The epigenome literally translated means “before” or “above” (prefix epi-) the genome. This implies that, like the genes or genome inherited by every person, the epigenome is also an inherited trait. However as its prefix connotes, it functions differently from genes. Genes can be seen as computer hardware while the epigenome is the software – Windows for example – that dictates how the hardware will run. However, unlike genes which are unchangeable, the epigenome can be influenced. When methylated they deactivate certain genes causing them to “turn-off” and mask any associated traits. For example, in the agouti mice, exposure to bisphenol A causes the retained activation of the agouti gene which predisposes the mice to obesity, diabetes and cancer and results in a yellow coat. DNA identical twins from the same litter can exhibit this difference with the agouti-activated mice coated yellow and obese while the one with a deactivated agouti gene is coated dark brown and leaner. This is how scientist studying epigenome explain subtle differences in human twins such as one acquiring a certain disease while the other doesn’t (but is still at risk for) (Jirtle, 2007).
b. When comparing the epigenomes of younger and older sets of identical twins, which ones have more differences in gene expression between them?
Adult twins demonstrate higher gene expression differences compared to younger twins. Scientists attribute this to the fact that as twins mature, each becomes exposed to different environmental stimuli that can affect their epigenome. Younger twins pretty much share the same exposure and experiences when relatively young and dependent of their caretakers. However as they grow up and become independent either one may acquire or be exposed to habits (such as smoking and drinking) that may affect their latent epigenomic traits (Jirtle, 2007).
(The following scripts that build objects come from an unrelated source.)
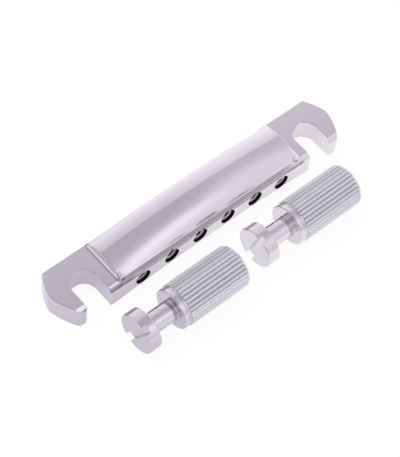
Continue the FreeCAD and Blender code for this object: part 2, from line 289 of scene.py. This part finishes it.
def bar_painted_dark(x, y, z):
    """how dark the bar is painted: bright, but for painted shade in its holes and round each exit, and a
    painted dark reflection on the ledge under the crown and the left ear's bevel"""
    # Painted shade: black in the string holes and ball-end bores, grey on an exit's floor, black on its
    # wall and in a ring round its mouth
    exit_reach = string_reach(x, z, EXIT_HEIGHT)
    at_exit = (exit_reach < RIM_SHADE_RADIUS) & (y < CREASE_Y) & (z < EXIT_TOP + PAINTED_DARK_EDGE)
    in_hole = exit_reach < STRING_HOLE_RADIUS + PAINTED_DARK_EDGE
    in_bore = string_reach(x, z, BALL_BORE_HEIGHT) < BALL_BORE_RADIUS + PAINTED_DARK_EDGE
    in_bore &= (y > BAR_BACK - BALL_BORE_DEPTH - PAINTED_DARK_EDGE) & (y < BAR_BACK - RIM_ROUND)
    off_floor = np.clip((exit_reach - EXIT_FLOOR_SHADE_RADIUS) / EXIT_FLOOR_SHADE_FADE, 0, 1)
    exit_shade = at_exit * (EXIT_FLOOR_SHADE + (1 - EXIT_FLOOR_SHADE) * off_floor)
    # A painted dark reflection in a band down from the crease, darker towards the left end
    tilt = bevel_tilt(x)
    down = (CREASE_Y - y) * np.sin(tilt) + (EAR_TOP - z) * np.cos(tilt)
    start = np.where(x < -CROWN_LENGTH / 2, DARK_REFLECTION_START_ON_EAR, DARK_REFLECTION_START)
    band = np.clip((down - start) / DARK_REFLECTION_FADE, 0, 1) * np.clip((DARK_REFLECTION_END - down) / DARK_REFLECTION_FADE, 0, 1)
    stretch = np.clip((DARK_REFLECTION_RIGHT_END - x) / DARK_REFLECTION_TAPER, 0, 1) * (x > HOOK_RADIUS - HOOK_CENTRE)
    band_darkness = DARK_REFLECTION + DARKER_REFLECTION * np.clip((DARKER_REFLECTION_LEFT_OF - x) / DARK_REFLECTION_TAPER, 0, 1)
    band_reflection = band * stretch * band_darkness * (y < CREASE_Y)
    return np.maximum(np.where(in_bore | in_hole, 1, exit_shade), band_reflection)


def disc(x, r, start, end, radius, edge):
    """distance to a disc or shank between two stations on the axis"""
    along = np.abs(x - (start + end) / 2) - (end - start) / 2
    return meet(along, r - radius, edge)


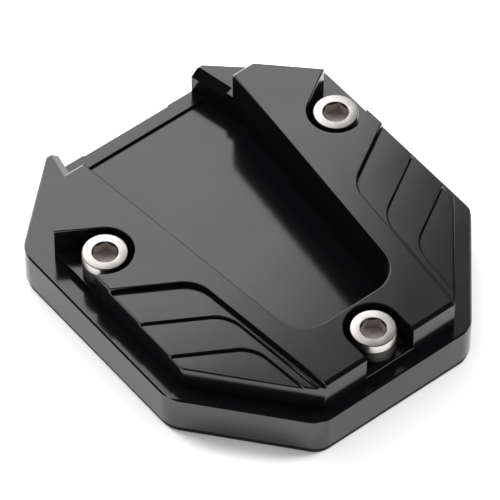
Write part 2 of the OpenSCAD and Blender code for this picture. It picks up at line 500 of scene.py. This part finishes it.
def screwSteel(name, finish, centre):
    material, nodes, links = newMaterial(name)
    out = nodes.new("ShaderNodeOutputMaterial")
    surface = nodes.new("ShaderNodeBsdfPrincipled")
    surface.inputs["Base Color"].default_value = finish["colour"]
    surface.inputs["Metallic"].default_value = 1.0
    place = nodes.new("ShaderNodeTexCoord")
    rings = nodes.new("ShaderNodeTexWave")
    rings.wave_type = "RINGS"
    rings.rings_direction = "Z"
    # at a scale of 1 the rings lie pi / 10 apart
    rings.inputs["Scale"].default_value = math.pi / 10 / (finish["ringPitch"] * millimetre)
    rings.inputs["Distortion"].default_value = finish["ringWander"]
    links.new(onAxis(nodes, links, place, centre), rings.inputs["Vector"])
    raiseSurface(nodes, links, rings.outputs["Fac"], surface, finish["ringHeight"])
    cloudRoughness(nodes, links, place, surface, finish)
    links.new(surface.outputs[0], out.inputs["Surface"])
    return material


def knurledShadedSide(name, finish, centre):
    # steel darkened into painted shade, with the real knurls in its relief
    material, nodes, links = newMaterial(name)
    out = nodes.new("ShaderNodeOutputMaterial")
    surface = nodes.new("ShaderNodeBsdfPrincipled")
    surface.inputs["Base Color"].default_value = finish["colour"]
    surface.inputs["Metallic"].default_value = 1.0
    surface.inputs["Roughness"].default_value = finish["roughness"]
    place = nodes.new("ShaderNodeTexCoord")
    around = nodes.new("ShaderNodeTexGradient")
    around.gradient_type = "RADIAL"
    links.new(onAxis(nodes, links, place, centre), around.inputs["Vector"])
    teeth = nodes.new("ShaderNodeMath")
    teeth.operation = "MULTIPLY"
    teeth.inputs[1].default_value = finish["teeth"]
    links.new(around.outputs["Fac"], teeth.inputs[0])
    upAndDown = nodes.new("ShaderNodeMath")
    upAndDown.operation = "PINGPONG"
    upAndDown.inputs[1].default_value = 0.5
    links.new(teeth.outputs[0], upAndDown.inputs[0])
    raiseSurface(nodes, links, upAndDown.outputs[0], surface, finish["toothHeight"])
    links.new(surface.outputs[0], out.inputs["Surface"])
    return material


def markScrew(screw, shape):
    # the knurled side takes the second material, steel darkened as painted shade, the socket's walls and
    # floor the third
    slack = 0.1               # in mm
    top = shape["headHeight"]
    floor = top - shape["socketDepth"] - slack
    for face in screw.data.polygons:
        radius, level = face.center.xy.length / millimetre, face.center.z / millimetre
        if radius > shape["headRadius"] - slack and level < top - shape["plainBand"]:
            face.material_index = 1
        elif radius < shape["socketMouth"] and floor < level < top - shape["socketLip"]:
            face.material_index = 2


def cutAway(piece, cutter):
    makeActive(piece)
    cut = piece.modifiers.new("cut", "BOOLEAN")
    cut.operation = "DIFFERENCE"
    cut.solver = "EXACT"
    cut.object = cutter
    bpy.ops.object.modifier_apply(modifier=cut.name)
    bpy.data.objects.remove(cutter)


def selectRim(piece, level, radius):
    # the round edge at one height and one radius, and nothing else: starts and ends in edit mode
    bpy.ops.mesh.select_all(action="DESELECT")
    bpy.ops.object.mode_set(mode="OBJECT")
    mesh = piece.data
    near = meshCare["onPlane"]
    for edge in mesh.edges:
        ends = [mesh.vertices[i].co for i in edge.vertices]
        edge.select = all(abs(p.z - level) < near and abs(p.xy.length - radius) < near for p in ends)
    bpy.ops.object.mode_set(mode="EDIT")


def modelScrew(shape):
    # one screw on the Z axis with the underside of its head at zero: a disc with its shank drawn out of it
    unit = millimetre
    head, shank = shape["headRadius"] * unit, shape["shankRadius"] * unit
    height, length = shape["headHeight"] * unit, shape["shankLength"] * unit
    deselectAll()
    bpy.ops.mesh.primitive_cylinder_add(vertices=shape["sides"], radius=head, depth=height,
                                        location=(0, 0, height / 2))
    screw = bpy.context.active_object
    bpy.ops.object.transform_apply(location=True)
    selectFaces(screw, lambda face: face.normal.z < meshCare["facingDown"])
    bpy.ops.mesh.inset(thickness=head - shank)
    bpy.ops.mesh.extrude_region_move(TRANSFORM_OT_translate={"value": (0, 0, -length)})
    bpy.ops.mesh.select_mode(type="EDGE")
    selectRim(screw, height, head)
    bpy.ops.mesh.bevel(offset=shape["rimBevel"] * unit, segments=shape["rimSteps"])
    selectRim(screw, -length, shank)
    bpy.ops.mesh.bevel(offset=shape["tipBevel"] * unit, segments=1)
    bpy.ops.mesh.select_all(action="SELECT")
    bandEnd = height - shape["plainBand"] * unit
    bpy.ops.mesh.bisect(plane_co=(0, 0, bandEnd), plane_no=(0, 0, 1), threshold=meshCare["onPlane"])
    bpy.ops.object.mode_set(mode="OBJECT")

    across = shape["socketFlats"] / 2 * unit
    depth = shape["socketDepth"] * unit
    corner = across / math.cos(math.radians(30))
    mouth = shape["socketMouth"] * unit
    bpy.ops.mesh.primitive_cylinder_add(vertices=6, radius=corner, depth=2 * depth, location=(0, 0, height))
    cutAway(screw, bpy.context.active_object)
    # the countersink is a cone that has the mouth's radius at the top of the head
    bpy.ops.mesh.primitive_cone_add(vertices=shape["sides"], radius1=0, radius2=2 * mouth, depth=2 * mouth,
                                    location=(0, 0, height))
    cutAway(screw, bpy.context.active_object)
    markScrew(screw, shape)
    return screw


def makeScrews(shape):
    low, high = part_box("clamp_screws")
    head = shape["headRadius"] * millimetre
    seat = high.z - shape["headHeight"] * millimetre
    places = {
        "rightScrew": Vector((high.x - head, high.y - head, seat)),
        "leftScrew": Vector((low.x + head, high.y - head, seat)),
        "frontScrew": Vector(((low.x + high.x) / 2, low.y + head, seat)),
    }
    socket = mottled("screwSocket", socketFinish)
    pattern = modelScrew(shape)
    pieces = []
    for name, place in places.items():
        screw = bpy.data.objects.new(name, pattern.data.copy())
        bpy.context.scene.collection.objects.link(screw)
        screw.location = place
        screw.rotation_euler.z = math.radians(screwTurns[name])
        makeActive(screw)
        bpy.ops.object.transform_apply(location=True, rotation=True)
        bpy.ops.object.shade_smooth_by_angle(angle=math.radians(shape["smoothAngle"]))
        screw.data.materials.append(screwSteel(name + "Steel", steelFinish, place))
        screw.data.materials.append(knurledShadedSide(name + "Side", shadedSideFinish, place))
        screw.data.materials.append(socket)
        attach(screw, "root")
        pieces.append(screw)
    bpy.data.objects.remove(pattern)
    for screw in pieces:
        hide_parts("clamp_screws")


makeScrews(screwShape)
print("screws ready")
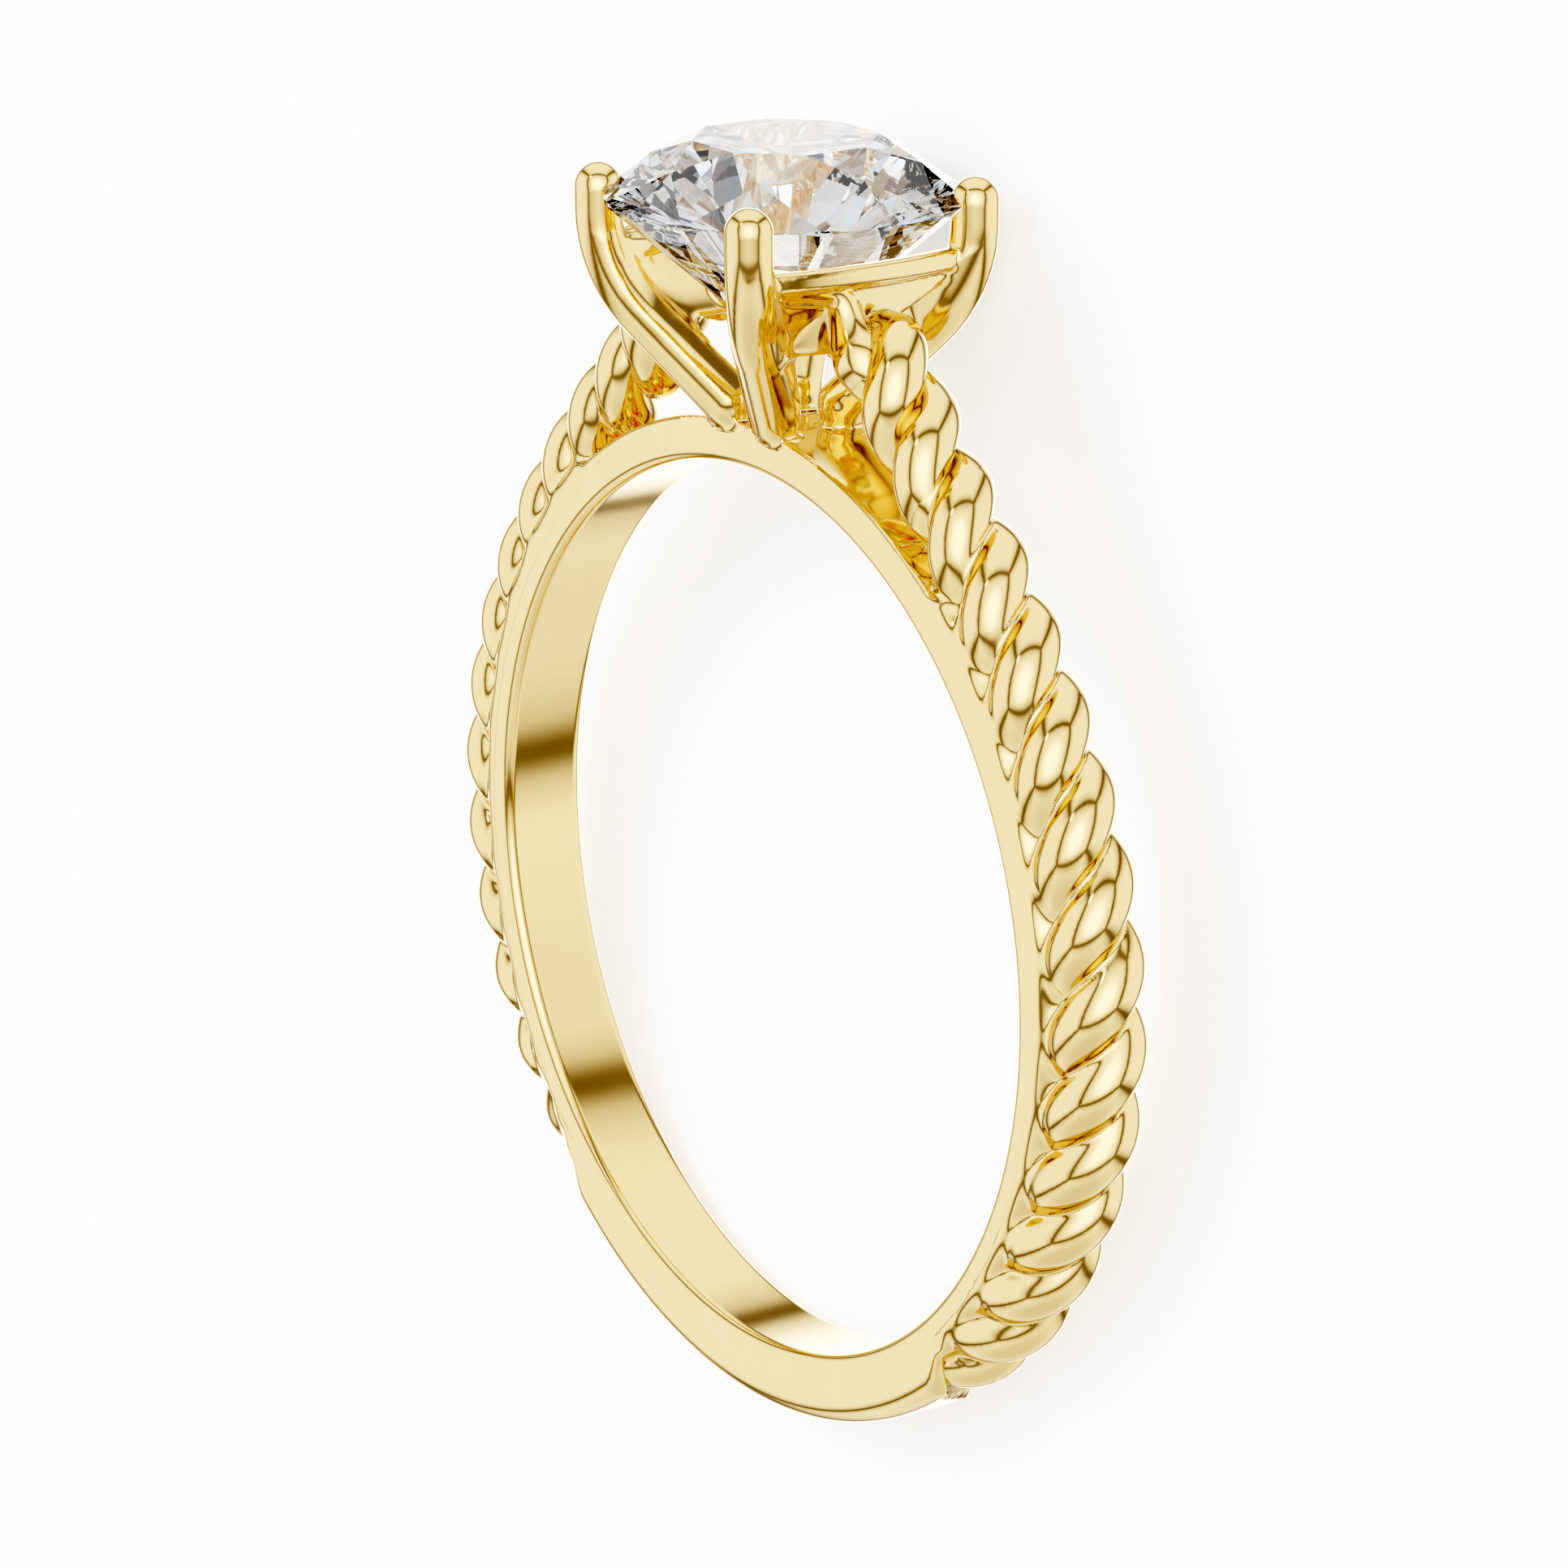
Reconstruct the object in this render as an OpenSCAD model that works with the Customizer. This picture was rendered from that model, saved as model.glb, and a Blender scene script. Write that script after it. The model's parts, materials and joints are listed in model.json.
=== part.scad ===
// Solitaire engagement ring: a plain comfort band whose sides are wrapped in a two-strand twist,
// with a round brilliant held high in a four-prong basket.
// It lies as it rests by itself: its finger hole faces up, and the head end is raised on the
// edge of the stone. +Y runs from the bottom of the band to the stone, +X across the band.

/* [Finger hole and band] */
// Inside diameter of the band
finger_d = 16.5; // [16.3:0.1:16.7]
// Width of the band along the finger
band_w = 1.71; // [1.70:0.01:1.80]
// Thickness of the band under the twisted strands
band_t = 0.82; // [0.76:0.02:0.90]
// Thickness of the plain shank at the bottom
shank_t = 1.32; // [1.24:0.02:1.40]
// Half angle of the plain shank, either side of the bottom
shank_half_angle = 38; // [36:1:40]
// Rounding of the band's inner edges
inner_edge_r = 0.2; // [0.15:0.05:0.25]
// Rounding of the plain shank's outer edges
shank_edge_r = 0.37; // [0.3:0.01:0.4]

/* [Twisted strands] */
// Radius of one round strand
strand_r = 0.425; // [0.40:0.005:0.425]
// Length of one full turn of the twist
twist_pitch = 2.9; // [2.8:0.05:3.0]
// Turn of the twist where it crosses the middle of the band's side
twist_phase = 126; // [116:1:136]

/* [Stone] */
// Diameter of the round brilliant at its girdle
stone_d = 6.44; // [6.40:0.01:6.48]
// Height of the stone's table over the centre of the finger hole
table_height = 14.19; // [14.1:0.01:14.3]
// Share of the stone's width that its table takes
table_share = 0.526; // [0.50:0.01:0.56]
// Slope of the crown's main facets
crown_angle = 33.8; // [32:0.1:35]
// Slope of the pavilion's main facets
pavilion_angle = 40.8; // [40:0.1:41.5]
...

c. How may epigenetics be related to cancer? What does this mean for the potential treatment of cancer? Do you think this is a good idea?
Cancer is said to be primarily a genetic disease and, by nature of its pathophysiology, originates at the cellular level. Scientist studying the epigenome hypothesized that perhaps the mutation a cell undergoes to become a cancerous cell is triggered by either an activation or deactivation of certain genes by the epigenome. If the hypothesis is proven to be true, then epigenetics can be a source of a new treatment method not only for cancer but also for other genetic diseases as well. In fact an experimental treatment using epigenetics is already under clinical trial and results are promising for MDS Leukemia patients participating in the trial (Jirtle, 2007).
d. Increased levels of what chemical in a pregnant mother’s diet led to more yellow, obese mice? Where is the chemical found? What is your level of exposure?
The chemical in question is what is commercially known as bisphenol A or BPA. It is a plastic polymer used in the manufacture of most plastic containers such as those used for soda, baby bottles and food packaging. On the average, Americans have detectable levels of BPA in the body plasma but this chemical is excreted through urine. It is still unknown whether BPA has the same effect on the human body as it does with agouti mice. For the experiment, the mice were exposed to “five times lower than the maximum nontoxic threshold dose in rodents” (cited in Jirtle, 2007).
e. Based on our current knowledge of the epigenome, are a person’s genetics or the environment more important in determining who they are? Did viewing this video and slide show change the way you perceive your lifestyle? Why or why not?
With the new science of epigenetics, it is now evident that both the person’s inherited genes and his environment determine how a person turns out. Until further studies are finished, it is quite safe to assume that though we all have predetermined genetic predispositions, our behaviors and habits also play a significant role in how we turn out. It is now my opinion that we should watch what we eat, drink and expose ourselves to as it may affect our epigenome in many ways and we risk passing any of the negative effects onto future generations.